▶ _Data extract_:
# # #

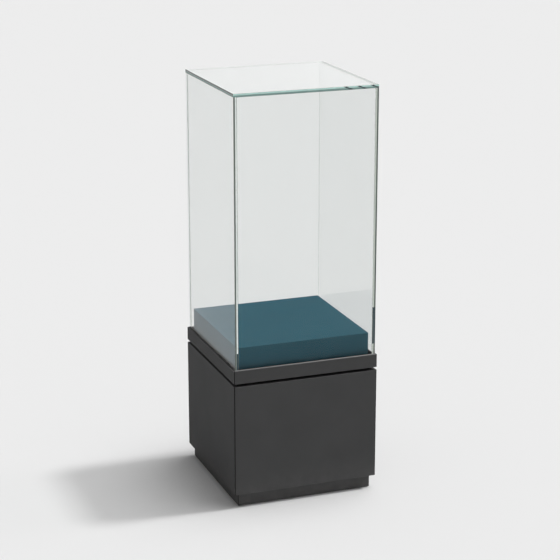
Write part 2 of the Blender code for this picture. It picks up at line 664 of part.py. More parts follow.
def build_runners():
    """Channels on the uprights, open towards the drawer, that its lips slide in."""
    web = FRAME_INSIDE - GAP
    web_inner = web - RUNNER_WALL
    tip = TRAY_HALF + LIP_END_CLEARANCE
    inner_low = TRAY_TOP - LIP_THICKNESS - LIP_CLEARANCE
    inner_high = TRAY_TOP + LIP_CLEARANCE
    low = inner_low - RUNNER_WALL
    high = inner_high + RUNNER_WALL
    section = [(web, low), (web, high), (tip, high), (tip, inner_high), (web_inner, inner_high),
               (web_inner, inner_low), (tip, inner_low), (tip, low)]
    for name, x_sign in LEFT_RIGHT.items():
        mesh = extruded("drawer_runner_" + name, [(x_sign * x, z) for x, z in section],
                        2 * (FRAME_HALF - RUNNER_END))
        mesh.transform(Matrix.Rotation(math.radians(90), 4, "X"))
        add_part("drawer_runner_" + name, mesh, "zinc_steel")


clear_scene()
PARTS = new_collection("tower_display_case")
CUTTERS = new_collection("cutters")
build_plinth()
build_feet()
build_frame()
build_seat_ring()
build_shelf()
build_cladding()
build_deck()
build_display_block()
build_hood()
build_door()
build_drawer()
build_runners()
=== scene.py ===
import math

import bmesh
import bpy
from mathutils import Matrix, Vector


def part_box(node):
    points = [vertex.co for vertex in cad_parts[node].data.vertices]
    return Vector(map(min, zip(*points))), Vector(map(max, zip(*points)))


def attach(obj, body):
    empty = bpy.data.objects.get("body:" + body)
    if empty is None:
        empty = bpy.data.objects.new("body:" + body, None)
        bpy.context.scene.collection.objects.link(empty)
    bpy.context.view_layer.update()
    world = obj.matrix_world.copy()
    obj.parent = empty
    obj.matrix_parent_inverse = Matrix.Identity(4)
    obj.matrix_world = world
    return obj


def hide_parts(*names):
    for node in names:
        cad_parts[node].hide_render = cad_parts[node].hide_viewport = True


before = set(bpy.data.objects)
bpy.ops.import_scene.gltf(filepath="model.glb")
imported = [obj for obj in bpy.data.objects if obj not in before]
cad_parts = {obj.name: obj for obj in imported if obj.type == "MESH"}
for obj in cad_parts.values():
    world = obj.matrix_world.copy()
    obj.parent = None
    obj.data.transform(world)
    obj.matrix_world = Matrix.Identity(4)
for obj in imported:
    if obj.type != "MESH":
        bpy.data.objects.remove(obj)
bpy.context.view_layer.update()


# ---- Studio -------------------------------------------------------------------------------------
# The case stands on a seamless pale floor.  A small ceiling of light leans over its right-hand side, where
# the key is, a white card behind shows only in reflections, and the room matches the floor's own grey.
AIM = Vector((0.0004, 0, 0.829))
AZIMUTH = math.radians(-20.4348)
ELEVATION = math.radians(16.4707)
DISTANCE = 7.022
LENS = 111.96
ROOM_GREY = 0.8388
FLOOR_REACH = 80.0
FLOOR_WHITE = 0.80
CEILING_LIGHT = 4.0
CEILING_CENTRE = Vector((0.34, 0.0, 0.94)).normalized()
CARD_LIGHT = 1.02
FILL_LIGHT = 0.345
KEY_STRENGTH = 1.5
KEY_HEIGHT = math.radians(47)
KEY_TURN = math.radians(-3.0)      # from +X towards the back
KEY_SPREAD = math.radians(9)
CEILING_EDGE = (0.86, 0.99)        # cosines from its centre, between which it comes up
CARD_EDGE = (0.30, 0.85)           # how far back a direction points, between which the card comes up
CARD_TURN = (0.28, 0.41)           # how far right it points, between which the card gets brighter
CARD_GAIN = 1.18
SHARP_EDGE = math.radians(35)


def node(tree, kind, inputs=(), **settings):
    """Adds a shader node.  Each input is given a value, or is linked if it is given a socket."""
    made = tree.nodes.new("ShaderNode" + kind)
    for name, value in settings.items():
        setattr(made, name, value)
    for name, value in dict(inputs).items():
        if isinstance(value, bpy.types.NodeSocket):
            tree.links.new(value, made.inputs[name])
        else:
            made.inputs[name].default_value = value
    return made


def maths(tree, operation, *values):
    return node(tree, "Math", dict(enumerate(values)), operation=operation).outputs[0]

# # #

Copy out precisely the lines that begin at the line containing "clear_scene()" and end at the line containing "obj.parent = empty", including both; write nothing else.

▶ _Output of the task_:
clear_scene()
PARTS = new_collection("tower_display_case")
CUTTERS = new_collection("cutters")
build_plinth()
build_feet()
build_frame()
build_seat_ring()
build_shelf()
build_cladding()
build_deck()
build_display_block()
build_hood()
build_door()
build_drawer()
build_runners()
=== scene.py ===
import math

import bmesh
import bpy
from mathutils import Matrix, Vector


def part_box(node):
    points = [vertex.co for vertex in cad_parts[node].data.vertices]
    return Vector(map(min, zip(*points))), Vector(map(max, zip(*points)))


def attach(obj, body):
    empty = bpy.data.objects.get("body:" + body)
    if empty is None:
        empty = bpy.data.objects.new("body:" + body, None)
        bpy.context.scene.collection.objects.link(empty)
    bpy.context.view_layer.update()
    world = obj.matrix_world.copy()
    obj.parent = empty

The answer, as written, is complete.